- Given task:
Emit the exact text of every line from the line with "Continue the Blender" to the line with "return move + 0.25 - 0.5 * sawn", both ends included. No other output is expected.
**** Provided data ****
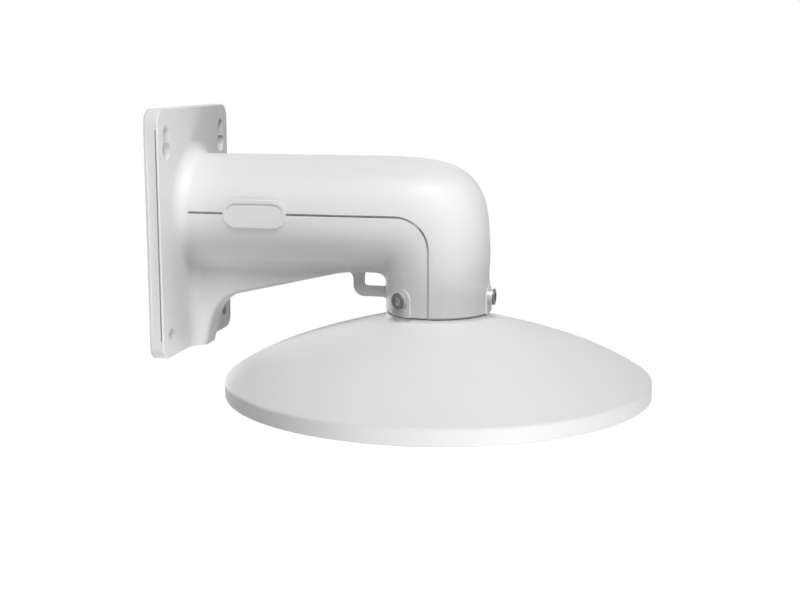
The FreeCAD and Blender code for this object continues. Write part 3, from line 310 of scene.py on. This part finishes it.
def add_pipe_thread(material):
    """Helical ridge inside the shade's spigot, where a camera's adapter screws in."""
    steps = THREAD_TURNS * THREAD_STEPS
    profile = [(THREAD_ROOT, -THREAD_FOOT), (THREAD_CREST, -THREAD_TOP),
               (THREAD_CREST, THREAD_TOP), (THREAD_ROOT, THREAD_FOOT)]
    corners = []
    for step in range(steps + 1):
        angle = 2 * math.pi * step / THREAD_STEPS
        rise = THREAD_BOTTOM + THREAD_PITCH * step / THREAD_STEPS
        taper = min(1.0, step / THREAD_FADE, (steps - step) / THREAD_FADE)
        for radius, offset in profile:
            faded = THREAD_ROOT - (THREAD_ROOT - radius) * taper
            corners.append((REACH + faded * math.cos(angle), faded * math.sin(angle),
                            rise + offset * THREAD_PITCH))
    count = len(profile)
    faces = []
    for step in range(steps):
        first = step * count
        for place in range(count):
            following = (place + 1) % count
            faces.append((first + place, first + following, first + count + following, first + count + place))
    last = steps * count
    faces.append(tuple(reversed(range(count))))
    faces.append(tuple(range(last, last + count)))
    mesh = bpy.data.meshes.new("pipe_thread")
    mesh.from_pydata(corners, [], faces)
    thread = bpy.data.objects.new("pipe_thread", mesh)
    thread.data.materials.append(material)
    link_to_scene(thread)
    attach(thread, "root")


def add_camera():
    camera = bpy.data.objects.new("photo_camera", bpy.data.cameras.new("photo_camera"))
    camera.location = CAMERA_PLACE
    camera.rotation_euler = (math.radians(90 - CAMERA_DIP), 0, math.radians(CAMERA_TURN))
    camera.data.lens = LENS
    camera.data.sensor_width = SENSOR_WIDTH
    camera.data.clip_start = NEAREST_SEEN
    camera.data.clip_end = FARTHEST_SEEN
    link_to_scene(camera)
    bpy.context.scene.camera = camera


def add_lamp(name, place, side, power):
    """A soft square lamp that faces the part's middle."""
    lamp = bpy.data.lights.new(name, "AREA")
    lamp.shape = "RECTANGLE"
    lamp.size = side
    lamp.size_y = side
    lamp.energy = power
    holder = bpy.data.objects.new(name, lamp)
    holder.location = place
    holder.rotation_euler = (Vector(LAMP_AIM) - Vector(place)).to_track_quat("-Z", "Y").to_euler()
    link_to_scene(holder)


def seen_directly(tree):
    """1 for the camera and what it sees in gloss or through glass, 0 for light that the part gathers."""
    rays = tree.nodes.new("ShaderNodeLightPath")
    total = rays.outputs["Is Camera Ray"]
    for name in ("Is Glossy Ray", "Is Transmission Ray"):
        total = math_node(tree, "MAXIMUM", total, rays.outputs[name])
    return total


def stage_white(name):
    """Matt stage paint that keeps shadows, with a glow that makes it white where it is seen."""
    material = bpy.data.materials.new(name)
    material.use_nodes = True
    tree = material.node_tree
    tree.nodes.clear()
    output = tree.nodes.new("ShaderNodeOutputMaterial")
    matt = tree.nodes.new("ShaderNodeBsdfDiffuse")
    matt.inputs["Color"].default_value = grey(FLOOR_GREY)
    glow = tree.nodes.new("ShaderNodeEmission")
    glow.inputs["Color"].default_value = grey(1)
    tree.links.new(seen_directly(tree), glow.inputs["Strength"])
    both = tree.nodes.new("ShaderNodeAddShader")
    tree.links.new(matt.outputs["BSDF"], both.inputs[0])
    tree.links.new(glow.outputs["Emission"], both.inputs[1])
    tree.links.new(both.outputs["Shader"], output.inputs["Surface"])
    return material


def add_floor():
    corners = [(-FLOOR_REACH, -FLOOR_REACH, FLOOR_HEIGHT), (FLOOR_REACH, -FLOOR_REACH, FLOOR_HEIGHT),
               (FLOOR_REACH, FLOOR_REACH, FLOOR_HEIGHT), (-FLOOR_REACH, FLOOR_REACH, FLOOR_HEIGHT)]
    mesh = bpy.data.meshes.new("studio_floor")
    mesh.from_pydata(corners, [], [(0, 1, 2, 3)])
    floor = bpy.data.objects.new("studio_floor", mesh)
    floor.data.materials.append(stage_white("studio_floor"))
    link_to_scene(floor)


def set_world():
    """A pale world that the camera sees as white, at a lower strength where it lights the part."""
    world = bpy.data.worlds.new("studio")
    bpy.context.scene.world = world
    world.use_nodes = True
    tree = world.node_tree
    tree.nodes.clear()
    output = tree.nodes.new("ShaderNodeOutputWorld")
    lit = tree.nodes.new("ShaderNodeBackground")
    lit.inputs["Color"].default_value = grey(1)
    lit.inputs["Strength"].default_value = WORLD_LEVEL
    seen = tree.nodes.new("ShaderNodeBackground")
    seen.inputs["Color"].default_value = grey(1)
    choice = tree.nodes.new("ShaderNodeMixShader")
    tree.links.new(seen_directly(tree), choice.inputs["Fac"])
    tree.links.new(lit.outputs["Background"], choice.inputs[1])
    tree.links.new(seen.outputs["Background"], choice.inputs[2])
    tree.links.new(choice.outputs["Shader"], output.inputs["Surface"])


add_camera()
set_world()
add_floor()
for lamp_name, lamp_place, lamp_side, lamp_power in LAMPS:
    add_lamp(lamp_name, lamp_place, lamp_side, lamp_power)

# The arm's coat carries painted shade in its groove and in the crevice behind the plate's lip.
dress("arm_casting", powder_coat("white_powder_coat", with_painted_shade=True))
shade_coat = powder_coat("shade_powder_coat")
dress("rain_shade", shade_coat)
add_pipe_thread(shade_coat)
dress("clamp_screws", plated_steel("painted_screw"))
dress("wall_gasket", gasket_rubber("gasket_rubber"))

bpy.context.scene.view_settings.view_transform = "Standard"
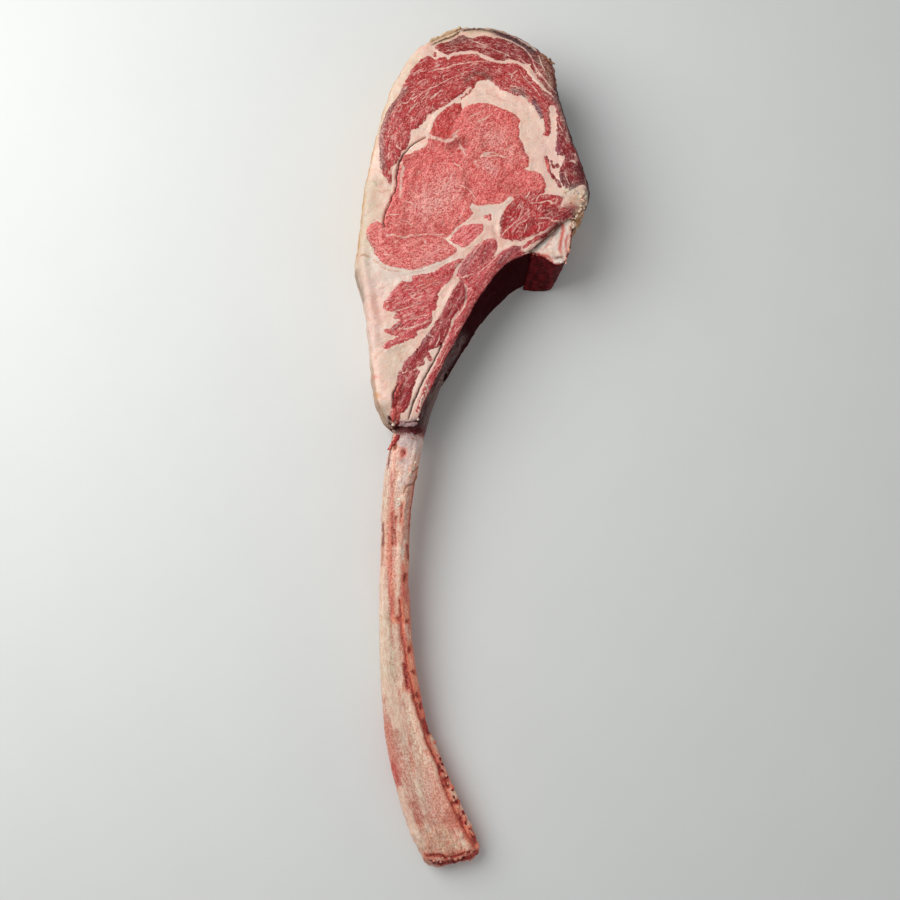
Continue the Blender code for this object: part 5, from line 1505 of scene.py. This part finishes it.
def chine_layers(places, normals, chine_colour):
    """All that the chine's finish reads: where it is sawn, how far from the rim, and colours."""
    sawn = blend(normals[:, 2], 0.45, 0.75) * blend(places[:, 2], 36.0, 40.0)
    sides = tree_of(places[sawn < 0.5].tolist())
    rim = np.array([sides.find(place)[2] for place in places.tolist()])
    tint = np.tile(chine_colour, (len(places), 1))
    return {"sawn": sawn, "rim": rim,
            "tint": painted(tint, wander(places, 1.6, 0.4)[:, :2], PAINT, ("chine",))}


def chine_by_the_meat(places, normals):
    """The chine's upper edge drawn out to meet the meat."""
    facing = blend(normals[:, :2] @ np.array(TO_THE_MEAT), 0.1, 0.5)
    facing *= blend(places[:, 2], 40.0, 46.0)
    places[:, :2] += np.outer(1.3 * facing, TO_THE_MEAT)
    places[:, 2] += 0.5 * facing * blend(places[:, 2], 46.0, 50.0)
    return places


def chine_relief(places, sawn):
    move = 0.3 * ripple(places, 6.0) + (0.15 + 0.3 * sawn) * ripple(places, 2.2, 3.3)
    return move + 0.25 - 0.5 * sawn


def chine_finish(name, shine):
    """The finish of the sawn top, or with no shine that of the sides."""
    f = Finish(name, Subsurface_Weight=0.2, Subsurface_Radius=(1.0, 0.4, 0.3),
               Subsurface_Scale=0.002, Coat_Weight=0.3 * shine, Coat_Roughness=0.2,
               Specular_IOR_Level=0.12 + 0.3 * shine, IOR=1.2 + 0.3 * shine)
    place = f.place()
    pores = f.cells(place, 1.3)
    cloud = f.noise(place, 6.0, 4.0, 0.6)
    fine = f.noise(place, 0.8, 3.0, 0.7)
    tint = f.layer("tint", "Color")
    pinker = f.toned(tint, 0.94, 0.68, 0.66)
    redder = f.toned(tint, 0.8, 0.3, 0.28)
    sawn = f.mix(f.span(cloud, 0.44, 0.64, 0.0, 0.35), tint, pinker)
    sawn = f.mix(f.span(pores, 0.36, 0.12, 0.0, 0.4), sawn, redder)
    sawn = f.mix(f.span(f.noise(place, 2.0, 4.0, 0.7), 0.6, 0.68, 0.0, 0.3), sawn, redder)
    rim = f.math("ADD", f.layer("rim"), f.centred(f.noise(place, 2.2, 3.0), 4.0))
    sawn = f.mix(f.span(rim, 0.9, 0.1), sawn, (206, 70, 58))
    smear = f.noise(f.stretched(place, (1.0, 1.0, 0.3)), 3.0, 4.0, 0.65, 0.5)
    side = f.mix(f.span(smear, 0.42, 0.6), (74, 10, 16), (112, 22, 28))
    side = f.mix(f.span(f.noise(place, 2.5, 4.0, 0.7), 0.64, 0.74), side, (178, 110, 104))
    colour = f.mix(f.layer("sawn"), side, sawn)
    colour = f.mix(f.span(fine, 0.44, 0.3, 0.0, 0.16), colour, (150, 70, 64))
    f.link(colour, "Base Color")
    f.link(f.span(cloud, 0.3, 0.7, 0.34, 0.54), "Roughness")
    f.link(f.bump(f.math("ADD", fine, pores), 0.35, 0.4 * MM), "Normal")
    return f


# ---- scraps and floor -------------------------------------------------------------------------


def scrap_lumps():
    """A bmesh of small lumps strewn along the rows of SCRAPS, and each one's middle and colour."""
    bm = bmesh.new()
    chance = random.Random(7)
    ground = np.vstack([read_points(bpy.data.objects[name].data)[0]
                        for name in ("steak_meat", "scraped_rib", "sawn_chine")])
    middles, colours = [], []
    for colour, size, count, spread, sink, row in SCRAPS:
        row = np.array(row if len(row) > 1 else row * 2, float)
        for i in range(count):
            part = (i + chance.uniform(0.1, 0.9)) / count * (len(row) - 1)
            first = min(int(part), len(row) - 2)
            along = row[first + 1] - row[first]
            x, y = row[first] + along * (part - first)
            x, y = x + chance.gauss(0.0, 0.6) * spread, y + chance.gauss(0.0, 0.6) * spread
            under = np.hypot(ground[:, 0] - x, ground[:, 1] - y) < 1.3
            if not under.any():
                continue
            z = ground[under, 2].max() - sink
            grown = chance.uniform(0.65, 1.25)
            turn = math.atan2(along[1], along[0]) + chance.gauss(0.0, 0.35)
            tilt = Euler((chance.gauss(0.0, 0.25), chance.gauss(0.0, 0.25), turn))
            radii = Vector(size) * grown * MM / 2
            shape = Matrix.LocRotScale(Vector((x, y, z)) * MM, tilt, radii)
            bmesh.ops.create_icosphere(bm, subdivisions=2, radius=1.0, matrix=shape)
            middles.append((x, y, z))
            colours.append(linear(colour))
    return bm, middles, colours


def scraps_finish():
    f = Finish("loose_scraps", Subsurface_Weight=0.25, Subsurface_Radius=(1.0, 0.35, 0.2),
               Subsurface_Scale=0.0012, Coat_Weight=0.05, Coat_Roughness=0.2,
               Specular_IOR_Level=0.3, IOR=1.4)
    place = f.place()
    tint = f.layer("tint", "Color")
    speck = f.noise(place, 0.8, 3.0, 0.7)
    cloud = f.noise(place, 2.5, 3.0, 0.6)
    pale = f.toned(tint, 1.2, 1.4, 1.4)
    dark = f.toned(tint, 0.6, 0.4, 0.36)
    colour = f.mottled(tint, cloud, 0.18, 0.6, pale, dark)
    colour = f.mottled(colour, speck, 0.18, 0.7, pale, dark)
    f.link(colour, "Base Color")
    f.link(f.span(cloud, 0.3, 0.7, 0.4, 0.6), "Roughness")
    f.link(f.bump(speck, 0.4, 0.4 * MM), "Normal")
    return f


def floor_finish(lightest):
    f = Finish("pale_floor", Roughness=0.6, Specular_IOR_Level=0.2)
    cloud = f.noise(f.place(), 60.0, 4.0, 0.6)
    darker = [0.952 * part for part in lightest]
    f.link(f.mix(cloud, (*darker, 1.0), (*lightest, 1.0)), "Base Color")
    return f


# ---- settings ---------------------------------------------------------------------------------


def length(name, text, default):
    return bpy.props.FloatProperty(name=name, description=text, default=default, min=0.0,
                                   unit="LENGTH", precision=5)


def hue(name, text, default):
    return bpy.props.FloatVectorProperty(name=name, description=text, subtype="COLOR", size=3,
                                         default=tuple(linear(default)), min=0.0)


class SteakMeatSettings(bpy.types.PropertyGroup):
    voxel: length("Skin step", "Size of the faces before the upper cut is refined", 0.0015)
    fat_colour: hue("Fat", "Colour of the fat on both cuts", FAT_COLOUR)
    vein_colour: hue("Veins", "Colour of the veins of fat in the lean", VEIN_COLOUR)


class SteakBoneSettings(bpy.types.PropertyGroup):
    voxel: length("Skin step", "Size of the faces on the rib and the chine", 0.0009)
    rib_colour: hue("Rib", "Colour of the scraped rib under its streaks", RIB_COLOUR)
    chine_colour: hue("Chine", "Colour of the chine's sawn top", CHINE_COLOUR)


class SteakScrapSettings(bpy.types.PropertyGroup):
    voxel: length("Skin step", "Size of the faces on the scraps", 0.0004)


class SteakStageSettings(bpy.types.PropertyGroup):
    floor_size: length("Floor", "Side of the square floor", 6.0)
    floor_colour: hue("Floor colour", "Colour of the floor where it is lightest", FLOOR_COLOUR)
    window_size: length("Window", "Width of the round light", WINDOW_SIZE)
    camera_height: length("Camera height", "Height of the camera over the floor", 0.78)


# ---- operators --------------------------------------------------------------------------------


class STEAK_OT_meat(bpy.types.Operator):
    """Make the meat: fat and muscles under one skin"""

    bl_idname = "steak.meat"
    bl_label = "Meat"

    def execute(self, context):
        settings = context.scene.steak_meat
        piece = meat_skin(settings.voxel)
        mesh = piece.data
        write_points(mesh, raised_by_the_chine(read_points(mesh)[0]))
        places, normals = read_points(mesh)
        side = 1.0 - blend(np.abs(normals[:, 2]), 0.4, 0.8)
        layers = meat_layers(places, side, settings.fat_colour)
        put_relief(mesh, places, normals, meat_relief(places, layers), layers)
        finish_piece(piece, meat_finish("meat_and_fat", 1.0, settings.vein_colour),
                     ["fat_layer", *MUSCLES], meat_finish("side_wall", 0.1, settings.vein_colour))
        return {"FINISHED"}


class STEAK_OT_rib(bpy.types.Operator):
    """Make the scraped rib bone"""

    bl_idname = "steak.rib"
    bl_label = "Rib bone"

    def execute(self, context):
        settings = context.scene.steak_bone
        piece = remeshed("scraped_rib", node_copy("rib_bone"), settings.voxel)
        reworked(piece, lambda bm: smoothed(bm, bm.verts, times=24))
        mesh = piece.data
        write_points(mesh, flattened_rib(read_points(mesh)[0]))
        places, normals = read_points(mesh)
        layers = rib_layers(places, normals, settings.rib_colour)
        put_relief(mesh, places, normals, rib_relief(places, layers), layers)
        finish_piece(piece, rib_finish(), ["rib_bone"])
        return {"FINISHED"}


class STEAK_OT_chine(bpy.types.Operator):
    """Make the sawn piece of backbone"""

    bl_idname = "steak.chine"
    bl_label = "Chine"

    def execute(self, context):
        settings = context.scene.steak_bone
        piece = remeshed("sawn_chine", node_copy("chine_bone"), settings.voxel)
        reworked(piece, lambda bm: smoothed(bm, bm.verts, times=2))
        mesh = piece.data
        places, normals = read_points(mesh)
        layers = chine_layers(places, normals, settings.chine_colour)
        places = chine_by_the_meat(places, normals)
        put_relief(mesh, places, normals, chine_relief(places, layers["sawn"]), layers)
        finish_piece(piece, chine_finish("sawn_bone", 1.0), ["chine_bone"],
                     chine_finish("chine_side", 0.0))
        return {"FINISHED"}


class STEAK_OT_scraps(bpy.types.Operator):
    """Make the crumbs, nodules and rags of fat and flesh that stand out from the cuts"""

    bl_idname = "steak.scraps"
    bl_label = "Scraps"

    def execute(self, context):
        bm, middles, colours = scrap_lumps()
        piece = remeshed("loose_scraps", bm, context.scene.steak_scraps.voxel)
        mesh = piece.data
        places, normals = read_points(mesh)
        lumps = tree_of(middles)
        nearest = [lumps.find(place)[1] for place in wander(places, 1.2, 0.5).tolist()]
        move = 0.22 * ripple(places, 1.7) + 0.1 * ripple(places, 0.8, 4.5)
        put_relief(mesh, places, normals, move, {"tint": np.array(colours)[nearest]})
        finish_piece(piece, scraps_finish(), [])
        return {"FINISHED"}


class STEAK_OT_stage(bpy.types.Operator):
    """Make the floor, the lights and the camera"""

    bl_idname = "steak.stage"
    bl_label = "Stage"

    def execute(self, context):
        settings = context.scene.steak_stage
        bm = bmesh.new()
        bmesh.ops.create_grid(bm, x_segments=1, y_segments=1, size=settings.floor_size / 2)
        floor = add_piece("floor", bm)
        floor.data.materials.append(floor_finish(settings.floor_colour).material)

        lamp = bpy.data.lights.new("window_light", "AREA")
        lamp.shape = "DISK"
        lamp.size = settings.window_size
        lamp.energy = WINDOW_POWER
        lamp.color = WINDOW_TINT
        window = bpy.data.objects.new("window_light", lamp)
        window.location = WINDOW_PLACE
        aim = Vector(LIT_PLACE) - window.location
        window.rotation_euler = aim.to_track_quat("-Z", "Y").to_euler()
        context.scene.collection.objects.link(window)
        world = bpy.data.worlds.new("soft_room")
        context.scene.world = world
        world.use_nodes = True
        sky = world.node_tree.nodes["Background"]
        sky.inputs["Color"].default_value = (1.0, 1.0, 1.0, 1.0)
        sky.inputs["Strength"].default_value = ROOM_LIGHT

        lens = bpy.data.cameras.new("photo_camera")
        lens.lens = LENS
        lens.sensor_width = SENSOR
        camera = bpy.data.objects.new("photo_camera", lens)
        camera.location = (*CAMERA_XY, settings.camera_height)
        camera.rotation_euler = Euler((math.radians(CAMERA_TILT), 0.0, 0.0))
        context.scene.collection.objects.link(camera)
        context.scene.camera = camera
        context.scene.view_settings.view_transform = "Standard"
        return {"FINISHED"}


OPERATORS = (STEAK_OT_meat, STEAK_OT_rib, STEAK_OT_chine, STEAK_OT_scraps, STEAK_OT_stage)


class STEAK_PT_panel(bpy.types.Panel):
    """The pieces of the steak, in the order in which they are made"""

    bl_idname = "STEAK_PT_panel"
    bl_label = "Raw tomahawk steak"
    bl_space_type = "VIEW_3D"
    bl_region_type = "UI"
    bl_category = "Steak"

    def draw(self, context):
        for name in GROUPS:
            box = self.layout.box()
            group = getattr(context.scene, name)
            for key in group.__annotations__:
                box.prop(group, key)
        for operator in OPERATORS:
            self.layout.operator(operator.bl_idname)


GROUPS = {
    "steak_meat": SteakMeatSettings,
    "steak_bone": SteakBoneSettings,
    "steak_scraps": SteakScrapSettings,
    "steak_stage": SteakStageSettings,
}


def register():
    for cls in (*GROUPS.values(), *OPERATORS, STEAK_PT_panel):
        bpy.utils.register_class(cls)
    for name, cls in GROUPS.items():
        setattr(bpy.types.Scene, name, bpy.props.PointerProperty(type=cls))


def unregister():
    for name in GROUPS:
        delattr(bpy.types.Scene, name)
    for cls in reversed((*GROUPS.values(), *OPERATORS, STEAK_PT_panel)):
        bpy.utils.unregister_class(cls)


def main():
    register()
    bpy.ops.steak.meat()
    bpy.ops.steak.rib()
    bpy.ops.steak.chine()
    bpy.ops.steak.scraps()
    bpy.ops.steak.stage()


if __name__ == "__main__":
    main()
****
- The response:
Continue the Blender code for this object: part 5, from line 1505 of scene.py. This part finishes it.
def chine_layers(places, normals, chine_colour):
    """All that the chine's finish reads: where it is sawn, how far from the rim, and colours."""
    sawn = blend(normals[:, 2], 0.45, 0.75) * blend(places[:, 2], 36.0, 40.0)
    sides = tree_of(places[sawn < 0.5].tolist())
    rim = np.array([sides.find(place)[2] for place in places.tolist()])
    tint = np.tile(chine_colour, (len(places), 1))
    return {"sawn": sawn, "rim": rim,
            "tint": painted(tint, wander(places, 1.6, 0.4)[:, :2], PAINT, ("chine",))}


def chine_by_the_meat(places, normals):
    """The chine's upper edge drawn out to meet the meat."""
    facing = blend(normals[:, :2] @ np.array(TO_THE_MEAT), 0.1, 0.5)
    facing *= blend(places[:, 2], 40.0, 46.0)
    places[:, :2] += np.outer(1.3 * facing, TO_THE_MEAT)
    places[:, 2] += 0.5 * facing * blend(places[:, 2], 46.0, 50.0)
    return places


def chine_relief(places, sawn):
    move = 0.3 * ripple(places, 6.0) + (0.15 + 0.3 * sawn) * ripple(places, 2.2, 3.3)
    return move + 0.25 - 0.5 * sawn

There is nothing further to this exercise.